Criterion (x) : The Whale Sanctuary of El Vizcaino contains the most important breeding grounds of the Eastern subpopulation of the North Pacific Grey Whale. Its protection is intricately linked with saving the species from extinction and recovery after near-collapse due to excessive commercial whaling. Many environmental factors, such as depth, temperature, nutrients, and salinity coincide in Ojo de Liebre and San Ignacio lagoons to make them ideal mating, breeding and calving grounds. The lagoons also provide valuable habitat for numerous other marine mammals, such as Bottlenose Dolphin, California Sea Lion and Harbor Seal. Four species of marine turtles have been recorded in the lagoons and adjacent coasts, the most important being the green and the loggerhead sea turtles. The shallow, well-protected lagoons with their mangrove stands are also highly productive nurseries for a diverse fish fauna and boast rich invertebrate fauna, and an impressive natural landscape and seascape. The surrounding wetlands attract an extraordinary diversity and abundance of resident and migratory bird species with several hundreds of thousands of wintering birds. The drier terrestrial areas belong to the Sonoran Desert, well-known for its remarkably diverse flora and fauna and a high degree of endemism.

Integrity

The boundaries of the property cover the coastal lagoons of Ojo de Liebre and San Ignacio in their entirety. Thereby they encompass a major area of sensitive Grey Whale habitat, a key conservation value of the property. The property is embedded in El Vizcaino Biosphere Reserve, Mexico's largest protected area and is also an integral part of an even larger contiguous conservation complex. The vast terrestrial protected areas serve as a terrestrial buffer for the lagoons, including as regards the maintenance of sea-land interactions. The biosphere reserve including, and surrounding, the property also comprises a marine strip of five kilometers from the coast as a buffer zone, also serving as a de facto marine buffer zone for the property.

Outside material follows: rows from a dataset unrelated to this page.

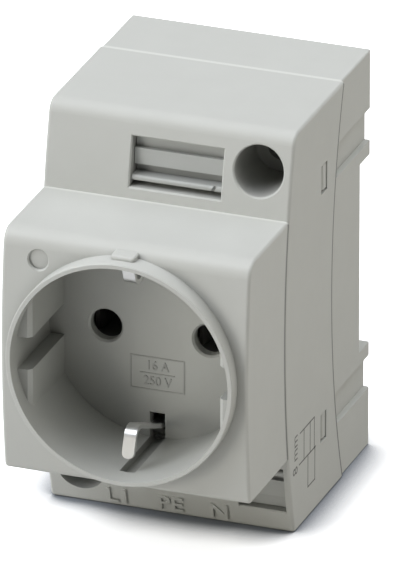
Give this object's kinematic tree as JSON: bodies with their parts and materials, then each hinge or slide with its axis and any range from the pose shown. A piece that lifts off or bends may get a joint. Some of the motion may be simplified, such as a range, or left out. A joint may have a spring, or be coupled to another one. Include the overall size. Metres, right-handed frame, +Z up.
{
  "type": "wall socket",
  "caption": "Earthed mains socket in a modular case that clips on a mounting rail, with a round recessed cup, side guides and sprung earth contacts.",
  "frame": {"origin": "under the middle of the case, on the plane it stands on", "axes": "+X to the right seen from the front, -Y to the front with the cup, +Z up"},
  "size_m": [0.045, 0.0658, 0.075],
  "materials": {
    "case_plastic": "fine matt moulding",
    "carrier_plastic": "matt moulding",
    "brass": "stamped sheet",
    "plated_steel": "bright plating",
    "marker_plastic": "smooth moulding"
  },
  "bodies": {
    "case": {"rear_base": "case_plastic", "middle_housing": "case_plastic", "socket_front": "case_plastic", "contact_carrier": "carrier_plastic", "line_contact": "brass", "neutral_contact": "brass", "line_socket_spring": "plated_steel", "neutral_socket_spring": "plated_steel", "earth_bracket": "plated_steel", "earth_strap": "brass", "earth_rivets": "plated_steel", "latch_spring": "plated_steel", "marker_holder": "marker_plastic", "small_marker_holder": "marker_plastic"},
    "latch": {"rail_latch": "case_plastic"},
    "line_terminal_screw": {"line_screw": "plated_steel"},
    "line_terminal_clamp": {"line_clamp": "plated_steel"},
    "earth_terminal_screw": {"earth_screw": "plated_steel"},
    "earth_terminal_clamp": {"earth_clamp": "plated_steel"},
    "neutral_terminal_screw": {"neutral_screw": "plated_steel"},
    "neutral_terminal_clamp": {"neutral_clamp": "plated_steel"}
  },
  "joints": [
    {"name": "latch_slide", "type": "slide", "parent": "case", "child": "latch", "axis": [0, 0, -1], "range_m": [0, 0.003], "stiffness_N_per_m": 800, "springref_m": -0.002, "deforming": ["latch_spring"]},
    {"name": "line_screw_turn", "type": "hinge", "parent": "case", "child": "line_terminal_screw", "pos_m": [-0.0089, 0.00485, 0.0095], "axis": [0, 1, 0], "range_deg": [0, 1440]},
    {"name": "line_clamp_slide", "type": "slide", "parent": "case", "child": "line_terminal_clamp", "axis": [0, -1, 0], "range_m": [0, 0.0024]},
    {"name": "earth_screw_turn", "type": "hinge", "parent": "case", "child": "earth_terminal_screw", "pos_m": [0, 0.00485, 0.0095], "axis": [0, 1, 0], "range_deg": [0, 1440]},
    {"name": "earth_clamp_slide", "type": "slide", "parent": "case", "child": "earth_terminal_clamp", "axis": [0, -1, 0], "range_m": [0, 0.0024]},
    {"name": "neutral_screw_turn", "type": "hinge", "parent": "case", "child": "neutral_terminal_screw", "pos_m": [0.0089, 0.00485, 0.0095], "axis": [0, 1, 0], "range_deg": [0, 1440]},
    {"name": "neutral_clamp_slide", "type": "slide", "parent": "case", "child": "neutral_terminal_clamp", "axis": [0, -1, 0], "range_m": [0, 0.0024]}
  ],
  "couplings": [
    {"joint": "line_screw_turn", "follows": "line_clamp_slide", "rad_per_m": 10472},
    {"joint": "earth_screw_turn", "follows": "earth_clamp_slide", "rad_per_m": 10472},
    {"joint": "neutral_screw_turn", "follows": "neutral_clamp_slide", "rad_per_m": 10472}
  ]
}
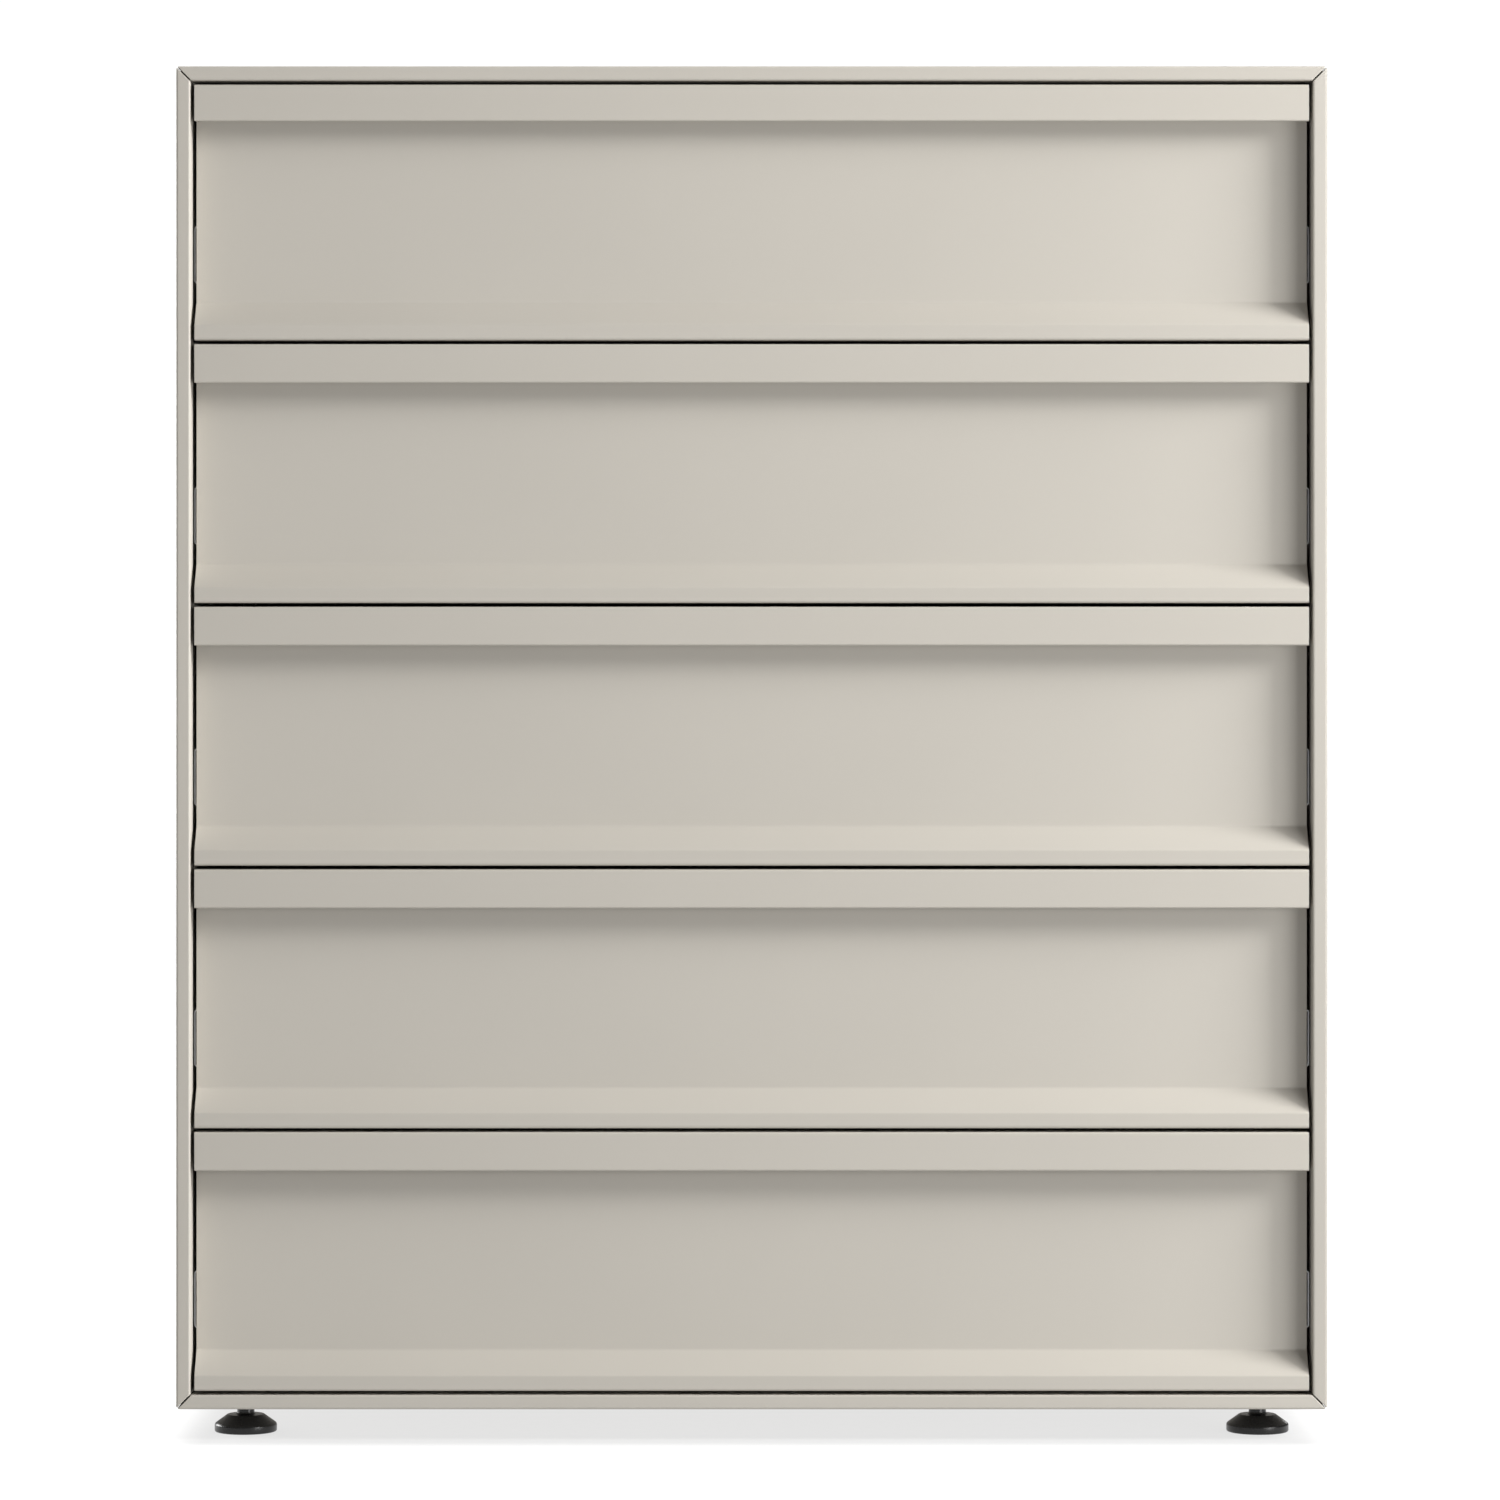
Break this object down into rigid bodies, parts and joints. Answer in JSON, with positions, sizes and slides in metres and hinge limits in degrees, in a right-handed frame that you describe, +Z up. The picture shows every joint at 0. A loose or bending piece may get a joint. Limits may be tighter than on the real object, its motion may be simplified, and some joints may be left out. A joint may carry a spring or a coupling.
{
  "type": "flat file cabinet",
  "caption": "Sheet-steel flat file cabinet: wide shallow drawers with full-width folded pulls, on ball-bearing slides and levelling feet.",
  "frame": {"origin": "on the floor under the middle of the cabinet", "axes": "+Z up, -Y towards the person who opens the drawers, +X to that person's right"},
  "size_m": [0.9144, 0.6604, 1.0922],
  "materials": {
    "powder_coat": "warm putty grey powder coat, fine texture, satin",
    "zinc_plate": "bright zinc plate on rolled steel",
    "foot_plastic": "black moulded nylon, slightly shiny"
  },
  "bodies": {
    "case": {"left_side_panel": "powder_coat", "right_side_panel": "powder_coat", "top_panel": "powder_coat", "bottom_panel": "powder_coat", "back_panel": "powder_coat", "front_left_post": "powder_coat", "rear_left_post": "powder_coat", "front_right_post": "powder_coat", "rear_right_post": "powder_coat", "left_base_rail": "powder_coat", "right_base_rail": "powder_coat", "drawer_1_left_slide_outer": "zinc_plate", "drawer_1_right_slide_outer": "zinc_plate", "drawer_2_left_slide_outer": "zinc_plate", "drawer_2_right_slide_outer": "zinc_plate", "drawer_3_left_slide_outer": "zinc_plate", "drawer_3_right_slide_outer": "zinc_plate", "drawer_4_left_slide_outer": "zinc_plate", "drawer_4_right_slide_outer": "zinc_plate", "drawer_5_left_slide_outer": "zinc_plate", "drawer_5_right_slide_outer": "zinc_plate"},
    "drawer_1": {"drawer_1_front": "powder_coat", "drawer_1_tray": "powder_coat", "drawer_1_left_slide_inner": "zinc_plate", "drawer_1_right_slide_inner": "zinc_plate"},
    "drawer_1_runner": {"drawer_1_left_slide_middle": "zinc_plate", "drawer_1_right_slide_middle": "zinc_plate"},
    "drawer_2": {"drawer_2_front": "powder_coat", "drawer_2_tray": "powder_coat", "drawer_2_left_slide_inner": "zinc_plate", "drawer_2_right_slide_inner": "zinc_plate"},
    "drawer_2_runner": {"drawer_2_left_slide_middle": "zinc_plate", "drawer_2_right_slide_middle": "zinc_plate"},
    "drawer_3": {"drawer_3_front": "powder_coat", "drawer_3_tray": "powder_coat", "drawer_3_left_slide_inner": "zinc_plate", "drawer_3_right_slide_inner": "zinc_plate"},
    "drawer_3_runner": {"drawer_3_left_slide_middle": "zinc_plate", "drawer_3_right_slide_middle": "zinc_plate"},
    "drawer_4": {"drawer_4_front": "powder_coat", "drawer_4_tray": "powder_coat", "drawer_4_left_slide_inner": "zinc_plate", "drawer_4_right_slide_inner": "zinc_plate"},
    "drawer_4_runner": {"drawer_4_left_slide_middle": "zinc_plate", "drawer_4_right_slide_middle": "zinc_plate"},
    "drawer_5": {"drawer_5_front": "powder_coat", "drawer_5_tray": "powder_coat", "drawer_5_left_slide_inner": "zinc_plate", "drawer_5_right_slide_inner": "zinc_plate"},
    "drawer_5_runner": {"drawer_5_left_slide_middle": "zinc_plate", "drawer_5_right_slide_middle": "zinc_plate"},
    "front_left_foot": {"front_left_foot_base": "foot_plastic", "front_left_foot_stud": "zinc_plate"},
    "front_right_foot": {"front_right_foot_base": "foot_plastic", "front_right_foot_stud": "zinc_plate"},
    "rear_left_foot": {"rear_left_foot_base": "foot_plastic", "rear_left_foot_stud": "zinc_plate"},
    "rear_right_foot": {"rear_right_foot_base": "foot_plastic", "rear_right_foot_stud": "zinc_plate"}
  },
  "joints": [
    {"name": "drawer_1_slide", "type": "slide", "parent": "case", "child": "drawer_1", "axis": [0, -1, 0], "range_m": [0, 0.558]},
    {"name": "drawer_1_runner_slide", "type": "slide", "parent": "case", "child": "drawer_1_runner", "axis": [0, -1, 0], "range_m": [0, 0.279]},
    {"name": "drawer_2_slide", "type": "slide", "parent": "case", "child": "drawer_2", "axis": [0, -1, 0], "range_m": [0, 0.558]},
    {"name": "drawer_2_runner_slide", "type": "slide", "parent": "case", "child": "drawer_2_runner", "axis": [0, -1, 0], "range_m": [0, 0.279]},
    {"name": "drawer_3_slide", "type": "slide", "parent": "case", "child": "drawer_3", "axis": [0, -1, 0], "range_m": [0, 0.558]},
    {"name": "drawer_3_runner_slide", "type": "slide", "parent": "case", "child": "drawer_3_runner", "axis": [0, -1, 0], "range_m": [0, 0.279]},
    {"name": "drawer_4_slide", "type": "slide", "parent": "case", "child": "drawer_4", "axis": [0, -1, 0], "range_m": [0, 0.558]},
    {"name": "drawer_4_runner_slide", "type": "slide", "parent": "case", "child": "drawer_4_runner", "axis": [0, -1, 0], "range_m": [0, 0.279]},
    {"name": "drawer_5_slide", "type": "slide", "parent": "case", "child": "drawer_5", "axis": [0, -1, 0], "range_m": [0, 0.558]},
    {"name": "drawer_5_runner_slide", "type": "slide", "parent": "case", "child": "drawer_5_runner", "axis": [0, -1, 0], "range_m": [0, 0.279]},
    {"name": "front_left_foot_screw", "type": "slide", "parent": "case", "child": "front_left_foot", "axis": [0, 0, -1], "range_m": [0, 0.014]},
    {"name": "front_right_foot_screw", "type": "slide", "parent": "case", "child": "front_right_foot", "axis": [0, 0, -1], "range_m": [0, 0.014]},
    {"name": "rear_left_foot_screw", "type": "slide", "parent": "case", "child": "rear_left_foot", "axis": [0, 0, -1], "range_m": [0, 0.014]},
    {"name": "rear_right_foot_screw", "type": "slide", "parent": "case", "child": "rear_right_foot", "axis": [0, 0, -1], "range_m": [0, 0.014]}
  ],
  "couplings": [
    {"joint": "drawer_1_runner_slide", "follows": "drawer_1_slide", "ratio": 0.5},
    {"joint": "drawer_2_runner_slide", "follows": "drawer_2_slide", "ratio": 0.5},
    {"joint": "drawer_3_runner_slide", "follows": "drawer_3_slide", "ratio": 0.5},
    {"joint": "drawer_4_runner_slide", "follows": "drawer_4_slide", "ratio": 0.5},
    {"joint": "drawer_5_runner_slide", "follows": "drawer_5_slide", "ratio": 0.5}
  ]
}
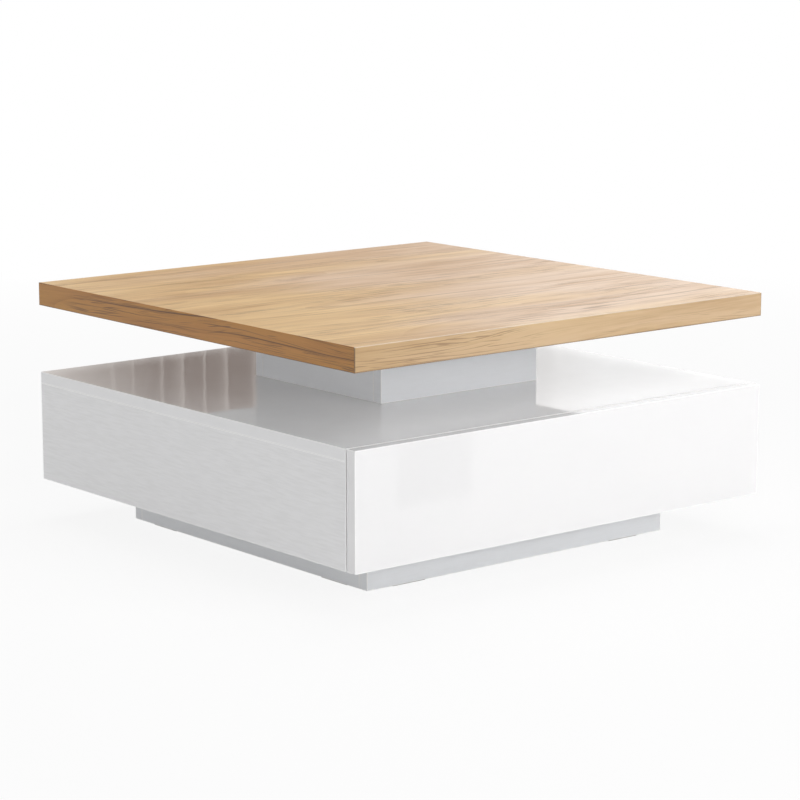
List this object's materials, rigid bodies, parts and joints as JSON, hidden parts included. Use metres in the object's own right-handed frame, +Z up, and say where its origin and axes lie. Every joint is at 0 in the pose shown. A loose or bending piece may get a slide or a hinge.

It is important to note that the breeding Grey Whale population, an extraordinary conservation feature of global importance, only spends a relatively small part of its life cycle within the property. In this sense, the property is a telling example of both the benefits and the shortcomings of in-situ conservation. The future of the Eastern subpopulation of the North Pacific Grey Whale will no doubt depend on both the successful conservation of the property and broader international efforts beyond specific sites.

Human impacts are relatively limited. At the same time, it is remarkable that even in a remote desert human activities have been putting increasing pressure on the natural environment. While the whaling has come to a complete halt in the property, ongoing reasons for concern include but are not limited to excessive fisheries, extensive evaporation salt production and uncontrolled tourism development.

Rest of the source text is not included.